### Raw data
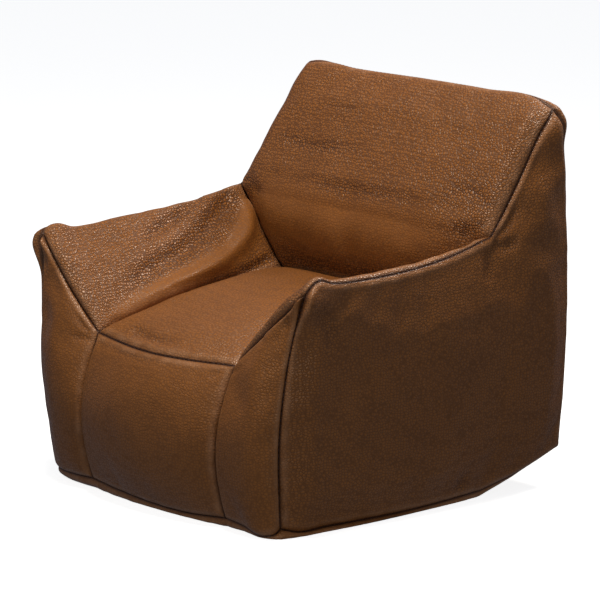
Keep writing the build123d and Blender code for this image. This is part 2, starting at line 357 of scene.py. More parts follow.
def simulated(grid):
    """The grid after a cloth simulation that holds its borders."""
    nu, nv = grid.shape[:2]
    piece = mesh_object("simulated", grid.reshape(-1, 3), grid_faces(nu, nv))
    rim = np.ones((nu, nv), bool)
    rim[1:-1, 1:-1] = False
    held = piece.vertex_groups.new(name="held")
    held.add(np.flatnonzero(rim).tolist(), 1.0, "ADD")
    cloth = piece.modifiers.new("cloth", "CLOTH")
    for setting, value in CLOTH.items():
        setattr(cloth.settings, setting, value)
    cloth.settings.effector_weights.gravity = 0
    cloth.collision_settings.use_collision = False
    cloth.point_cache.frame_end = SIM_FRAMES
    scene = bpy.context.scene
    for frame_number in range(1, SIM_FRAMES + 1):
        scene.frame_set(frame_number)
    shape = piece.evaluated_get(bpy.context.evaluated_depsgraph_get()).to_mesh()
    points = np.empty(len(shape.vertices) * 3)
    shape.vertices.foreach_get("co", points)
    bpy.data.objects.remove(piece)
    scene.frame_set(1)
    return points.reshape(nu, nv, 3)


def blown_out(name, grid):
    """The leather under the beads' pressure, held at its seams and a little too long for them."""
    if name == "base_panel":
        return grid
    move = simulated(grid) - grid
    for _ in range(2):  # evens out ripples as short as the grid's own step
        move[1:-1] = (move[:-2] + 2 * move[1:-1] + move[2:]) / 4
        move[:, 1:-1] = (move[:, :-2] + 2 * move[:, 1:-1] + move[:, 2:]) / 4
    far = np.linalg.norm(move, axis=2, keepdims=True)
    return grid + move * np.minimum(1.0, SIM_CAP / np.maximum(far, 1e-9))


def cubic_read(values, at):
    """Smoothly interpolated rows of values at these fractional row numbers."""
    n = len(values)
    i = np.clip(np.floor(at).astype(int), 0, n - 2)
    x = (at - i).reshape((-1,) + (1,) * (values.ndim - 1))
    slope = np.gradient(values, axis=0)
    return hermite(values[i], values[i + 1], slope[i], slope[i + 1], x)


def refined(grid, u, v):
    """The grid read smoothly at these fractions of its two directions."""
    rows = cubic_read(grid, u * (grid.shape[0] - 1))
    return cubic_read(rows.transpose(1, 0, 2), v * (grid.shape[1] - 1)).transpose(1, 0, 2)


def stations(length, extra=()):
    """Fractions of a length: close together at both ends, even between them."""
    inner = length - 2 * EDGE_STATIONS[-1]
    between = np.linspace(0, 1, max(2, round(inner / FINE_STEP)) + 1)[1:-1] * inner + EDGE_STATIONS[-1]
    at = np.concatenate([EDGE_STATIONS, between, length - EDGE_STATIONS[::-1], np.array(extra)])
    at = np.unique(np.round(at, 6))
    return at / at[-1]


def across(grid, axis, from_end):
    """Distance of each grid point from one border, along the grid's lines."""
    steps = np.linalg.norm(np.diff(grid, axis=axis), axis=2)
    first = np.zeros_like(np.take(steps, [0], axis=axis))
    run = np.concatenate([first, np.cumsum(steps, axis=axis)], axis=axis)
    return np.take(run, [-1], axis=axis) - run if from_end else run


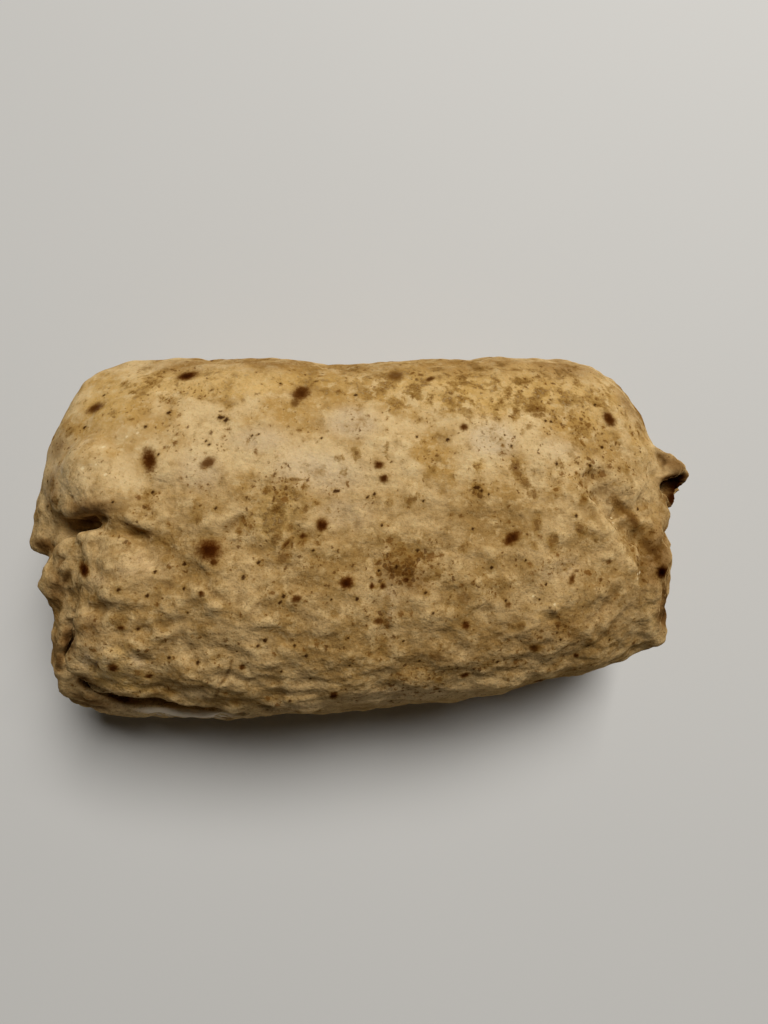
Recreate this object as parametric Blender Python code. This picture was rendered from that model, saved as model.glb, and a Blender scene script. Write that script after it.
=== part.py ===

### Directive
Go through the records and pull out each line that includes the word "after".

### Correct response
    """The grid after a cloth simulation that holds its borders."""
Recreate this object as parametric Blender Python code. This picture was rendered from that model, saved as model.glb, and a Blender scene script. Write that script after it.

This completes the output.